When the news first broke I was very sceptical. Blacking up may be a rather stupid thing to do, but it pales into insignificance compared to the gibbering idiocy that would be required to publicise your own racism. That Mr. Gordon himself sent the picture to his local paper clearly suggests that he saw nothing wrong in what he had done. One might argue that he may be blind to the offence it could cause. However, offence is taken rather than given, and I doubt very much that he would be prepared to risk his political career and public vilification just to stick two fingers up at the black community. There may be a fine line between being “not politically correct” and being racist, but Mr. Gordon was very firmly on the unfashionable (as opposed to the unconscionable) side of that line.

The opportunity to score a political point was too great for some, however. Local activist Stieve de Lance pounced, telling journalists that “It is thinly veiled racism; you cannot make jokes like this.” In fact, the only thing that was thinly veiled was Ms. De Lance’s opportunism. The Commission for Racial Equality, to whom she referred the incident, suggested that “celebrities and politicians engage their brains before they walk out of the door?” but do not appear to consider this a serious incident.

Now the alleged victim of the racial abuse has made his feelings clear. Nelson Mandela’s spokesman has said that the only offence Mr. Gordon has caused was in suggesting that Mr. Mandela would wear such as dull shirt. “We don’t see any harm in this whatsoever,” she explained. “If it was a fancy-dress party and people were expected to arrive as a character or famous person, we are convinced there was no ill intent behind this.”

She then went on to add “We are not oversensitive about matters like these.

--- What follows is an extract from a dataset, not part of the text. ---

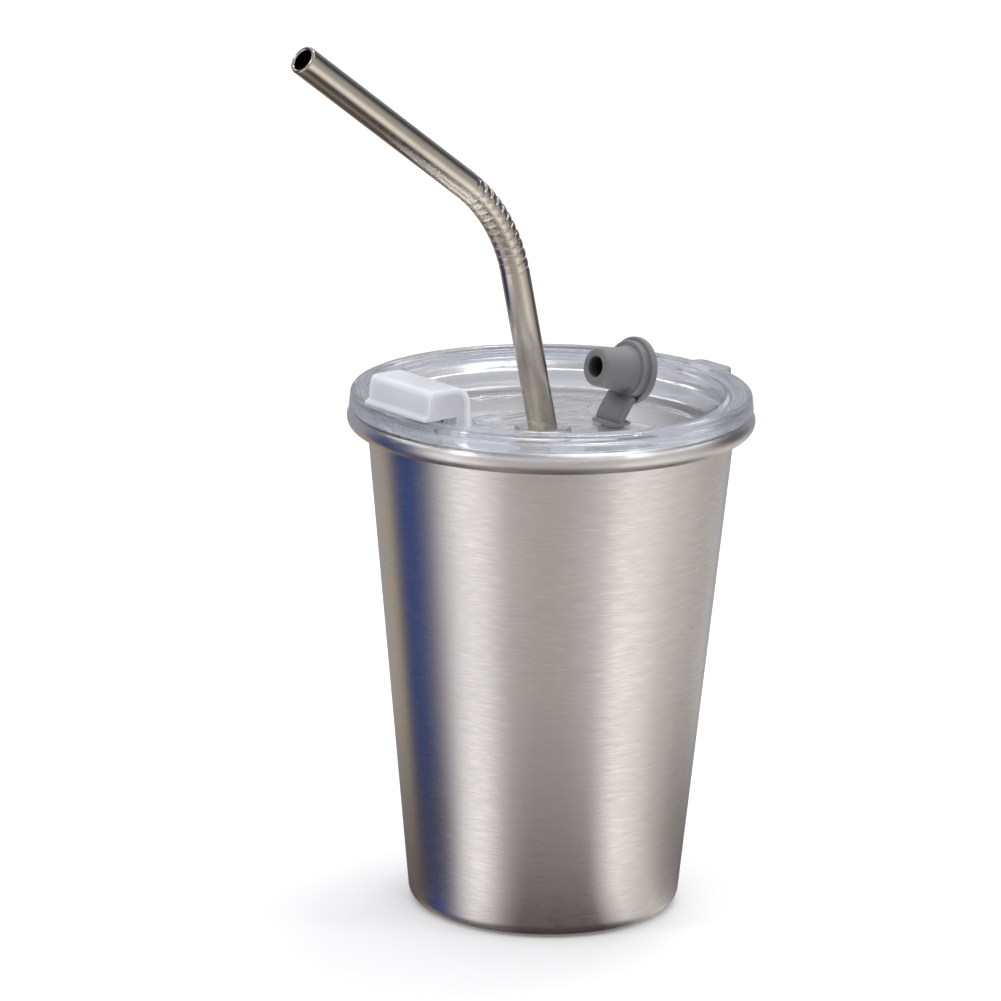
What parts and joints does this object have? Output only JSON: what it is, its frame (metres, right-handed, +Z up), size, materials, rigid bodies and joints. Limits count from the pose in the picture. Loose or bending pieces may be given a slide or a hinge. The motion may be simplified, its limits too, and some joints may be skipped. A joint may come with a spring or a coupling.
{
  "type": "sippy cup",
  "caption": "Tapered steel cup with a clear press-on lid, a hooded drinking spout, a bent metal straw and a soft plug on a strap for the straw hole.",
  "frame": {"origin": "centre of the cup's flat underside, on the surface it stands on", "axes": "+Z up the cup, +X towards the lid's lift tab, so the spout hood is on the -X side and both hinges run along Y"},
  "size_m": [0.1184, 0.0898, 0.1994],
  "materials": {
    "brushed_steel": "satin, brushed round the cup",
    "straw_steel": "drawn and polished",
    "clear_plastic": "clear moulded plastic",
    "frosted_plastic": "translucent, lightly frosted",
    "clear_silicone": "translucent silicone",
    "grey_silicone": "matte moulded silicone"
  },
  "bodies": {
    "cup": {"cup_body": "brushed_steel"},
    "lid_assembly": {"lid": "clear_plastic", "lid_seal_ring": "clear_silicone", "plug_anchor": "grey_silicone"},
    "hood": {"spout_cap": "frosted_plastic", "spout_seal_pad": "clear_silicone"},
    "drinking_straw": {"straw": "straw_steel"},
    "plug": {"straw_plug": "grey_silicone"}
  },
  "joints": [
    {"name": "lid_lift", "type": "slide", "parent": "cup", "child": "lid_assembly", "axis": [0, 0, 1], "range_m": [0, 0.125]},
    {"name": "hood_hinge", "type": "hinge", "parent": "lid_assembly", "child": "hood", "pos_m": [-0.0326, 0, 0.1102], "axis": [0, 1, 0], "range_deg": [0, 90]},
    {"name": "straw_pull", "type": "slide", "parent": "lid_assembly", "child": "drinking_straw", "axis": [-0.2284, 0, 0.9736], "range_m": [0, 0.12]},
    {"name": "plug_strap_bend", "type": "hinge", "parent": "lid_assembly", "child": "plug", "pos_m": [0.0172, 0, 0.10855], "axis": [0, 1, 0], "range_deg": [-20, 35], "stiffness_Nm_per_rad": 0.002}
  ]
}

We should try not to read racism into actions which may be completely innocent.” That is a lesson that many in the media and in local politics need to learn.

This whole, sorry affair has raised a another point, though, beyond the over-sensitivity of some people (often not, themselves, from ethnic minorities) to perceived racial slurs. Mr. Gordon is not a member of parliament – he is not even a candidate. He is not a career politician who has chosen a path that inevitably will lead to vicious personal attacks from journalists and opponents alike. Personally, I rue the passing of the more gentlemanly style of politics, where public debate was limited to such mundane things as policy. But at parliamentary level that is now par for the course; the price career politicians pay.

Mr. Gordon, however, was something very different: a local councillor. It is not easy these days to find people who are prepared to run for office, putting in a huge amount of effort with no guarantee that in the end that work will be rewarded (Mr. Gordon barely won his seat in 2002 and shared the ward with two Labour colleagues – never an easy task). Neither is it easy to find people who – if successful – will happily give up 20 hours a week, generally their evenings and weekends, to attend planning meetings, discuss licensing applications and read local authority accounts. The job does not even pay well.

Local councillors are one of three breeds. Some are aspiring politicians on the first rung of the ladder. Others are accidentally successful paper candidates. But most are committed local residents who want to do something for their area. They do not deserve to be dragged through the mud in this callous and opportunist manner. If we want to continue – to increase – the number of talented, local people who are willing to take on the work and the responsibility (and the unlimited financial liability) that this post requires, we need to avoid this sort of crass, calculated negative campaigning.

If Mr. Gordon is a bad councillor, attack him on his record. If the Liberal Democrats can do better, persuade voters with policies. This incident may have made Mr. Gordon look silly, but it reflects worse on those that have sought to make capital from it.